Simply put, I think every crossroad that has allowed me to meet another person matters, and so I find great value in sharing parts of others’ lives that deserve to be dignified and cherished.
Is there a characteristic or quality that you feel is essential to success?
I think staying focused on the essence of what I want this art studio to promote is key.
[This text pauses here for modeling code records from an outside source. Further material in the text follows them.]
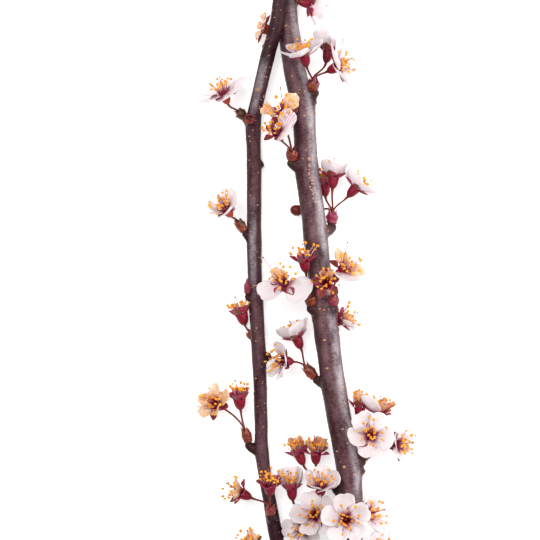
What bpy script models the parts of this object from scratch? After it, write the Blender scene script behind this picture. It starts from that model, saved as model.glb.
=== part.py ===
"""A cut branch of plum blossom, laid down: a main stem and one side shoot that fork near the cut
end, and sprays of five-petalled blossoms that stand on short spurs.

The branch lies along Y on the plane z = 0 and is looked at from above. Its origin is the middle
of its box, on that plane. Every size and place is in millimetres; MM turns them into metres.
Places along the branch are written from a point beside the main stem's middle; at() moves them to
the origin.
"""

import math
import random
from collections import namedtuple

import bmesh
import bpy
from mathutils import Matrix, Vector

MM = 0.001

# The middle of the branch's box, written from the point that the places below are written from.
BOX_MIDDLE = (3.5, -43.7)

# The clear gap between two pieces that touch on the plant.
GAP = 0.3

# Driving sizes of one blossom, about 24 across when it is flat open. Its own frame has the throat
# at the origin and faces +Z; sepals stand between petals, half a sector round from them.
PETALS = 5
SECTOR = 360 / PETALS
HALF_SECTOR = math.radians(SECTOR / 2)
PETAL_LENGTH = 9.8
PETAL_HALF_WIDTH = 4.7
PETAL_THICKNESS = 0.66
PETAL_CURL = 0.16
CLAW_RADIUS = 2.25
CLAW_HEIGHT = 0.85
CLAW_RING = (-0.45, 0.2)
CUP_LENGTH = 5.9
CUP_RADIUS = 2.8
CUP_FOOT_RADIUS = 1.0
MOUTH_HEIGHT = -0.05
SEPAL_LENGTH = 5.5
SEPAL_THICKNESS = 0.6
SEPAL_HEIGHT = -0.75
STALK_RADIUS = 0.55
STALK_SPANS = 3
STAMEN_LENGTH = 8.0
STAMEN_RADIUS = 0.3
STAMEN_SPREAD = 0.5
STAMEN_ROOT = 0.5
ANTHER_RADIUS = 0.62
ANTHER_HEIGHT = 1.3
BUD_RADIUS = 3.1
BUD_STRETCH = 1.2

# Rows of a petal: share of its length, share of its half width.
FINE_OUTLINE = ((0.36, 0.8), (0.74, 1.0), (1.0, 0.5))
PLAIN_OUTLINE = ((0.6, 1.0), (1.0, 0.56))

# How round the tubes are: 4 + 2 * level sides.
MAIN_LEVEL = 3
SHOOT_LEVEL = 2
SMALL_LEVEL = 1

# Edges sharper than this stay sharp under smooth shading.
SHARP_ANGLE = math.radians(50)

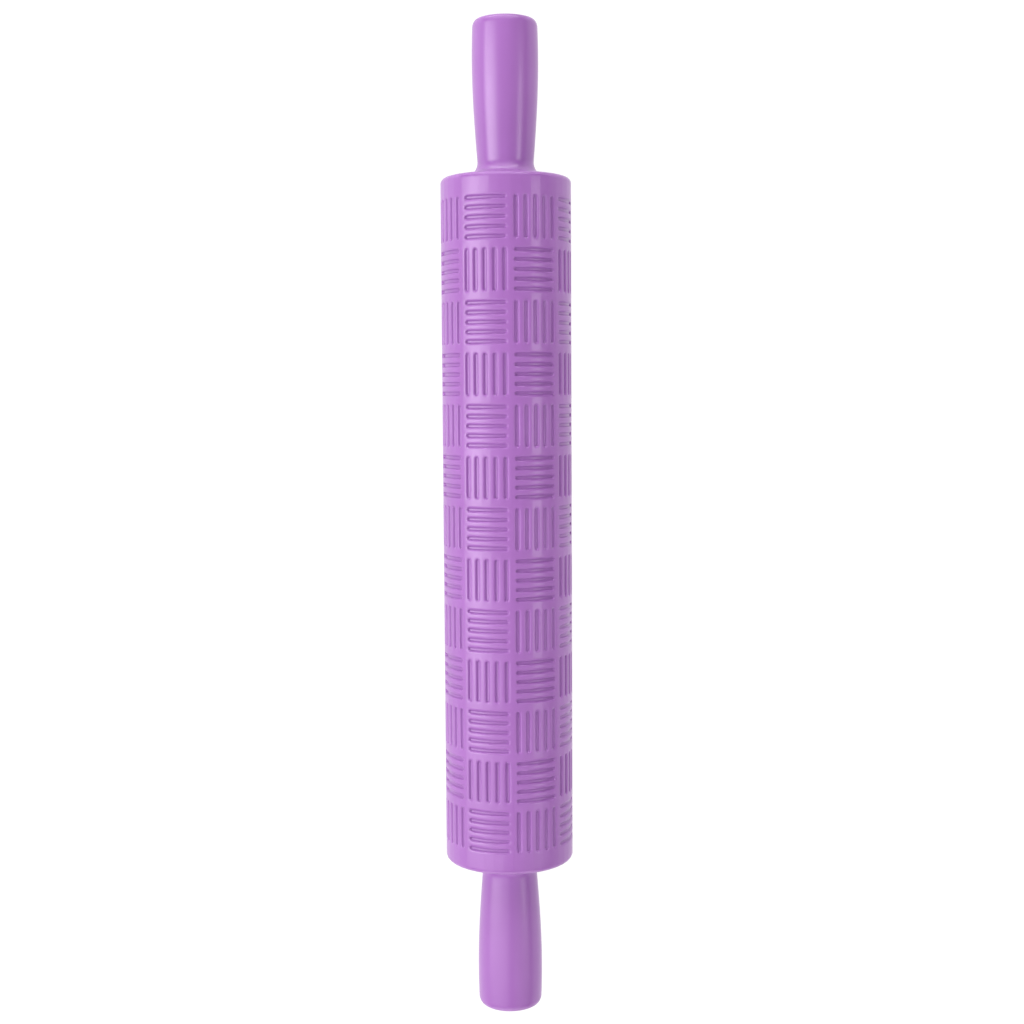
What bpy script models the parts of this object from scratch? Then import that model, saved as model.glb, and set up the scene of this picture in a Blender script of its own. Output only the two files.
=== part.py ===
"""Embossed rolling pin with a basket weave pattern.

A hollow plastic barrel, cut all round with short slots, turns on a steel axle.
The axle is screwed to a waisted grip at each end. The pin lies along X and its
middle is the origin. The left side is towards -X and the right side towards +X.
"""

import math

import bmesh
import bpy
from mathutils import Matrix, Vector

# Gap between pieces that touch, press together or run on each other
CLEARANCE = 0.0003

# Barrel
BARREL_LENGTH = 0.228
BARREL_RADIUS = 0.0215
BARREL_WALL = 0.0035
BARREL_EDGE_ROUND = 0.0018

# Basket weave: rows of tiles, each tile with a block of lengthwise or crosswise slots
TILE_PAIRS_AROUND = 4
FACETS_PER_TILE = 3
ROW_PITCH = 0.0166
LEAST_PLAIN_END = 0.006
SLOTS_PER_TILE = 5
SLOT_WIDTH = 0.00152
SLOT_DEPTH = 0.0009
LAND_BETWEEN_ROWS = 0.0028
LAND_BETWEEN_COLUMNS = 0.0023
CUTTER_STANDS_PROUD = 0.0002

# End caps, pressed into a seat in each end of the barrel
CAP_RECESS = 0.001
CAP_THICKNESS = 0.003
CAP_SEAT_STEP = 0.0008
CAP_RIM_LENGTH = 0.012
CAP_RIM_WALL = 0.002
HUB_LENGTH = 0.016
HUB_WALL = 0.003

# Flanged bushes, pressed into the hubs
BUSH_WALL = 0.0017
BUSH_LENGTH = 0.017
BUSH_FLANGE_LIP = 0.0011
BUSH_FLANGE_THICKNESS = 0.001

# Steel axle, stepped down inside each handle
AXLE_RADIUS = 0.004
AXLE_SHOULDER = 0.001
AXLE_END_CHAMFER = 0.0004
THRUST_WASHER_THICKNESS = 0.0008

# Handles
HANDLE_LENGTH = 0.051
NECK_RADIUS = 0.00927
SWELL_HEIGHT = 0.00161
SWELL_LENGTH = 0.033
FLARE_RADIUS = 0.005
FLARE_TURN = math.radians(78)
FLARE_LIP = 0.0011
HANDLE_END_ROUND = 0.0017
HANDLE_END_ROUND_LENGTH = 0.0026
SKIRT_CLEARANCE = 0.0005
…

Our society has lost a desire to sit in and dig deeper into the mystery and intrigue of our neighbors’ (i.e. literal neighbors and even close family and friends) lives and replaced that pursuit with a more convenient, distant form of watching films, television, and trending social media crazes to give us a short-lived satisfaction of relating to our fellow man. Technology has done a lot of good, don’t get me wrong, but I want the natural depiction of real people’s stories through hand-crafted art to bring about a refreshing desire to observe things more slowly and get to know people better. I love creating art of important outdoor places in people’s stories because I think we often have more meaningful experiences there as we step away from the cogs that uphold society and embrace the freedom and unpredictability of the “wild places” with others. If my art can simply prompt people to more deeply observe the world around them and its impact on others, I’d consider that a form of success, albeit an unquantifiable one. Of course, the philosophical successes will have to weave themselves with commission goals, art festival acceptance letters, and other measurable forms of progress. 🙂
In short, though, Peak One Art Studio will seek to provide a breath of fresh air through meaningful art, stories + design.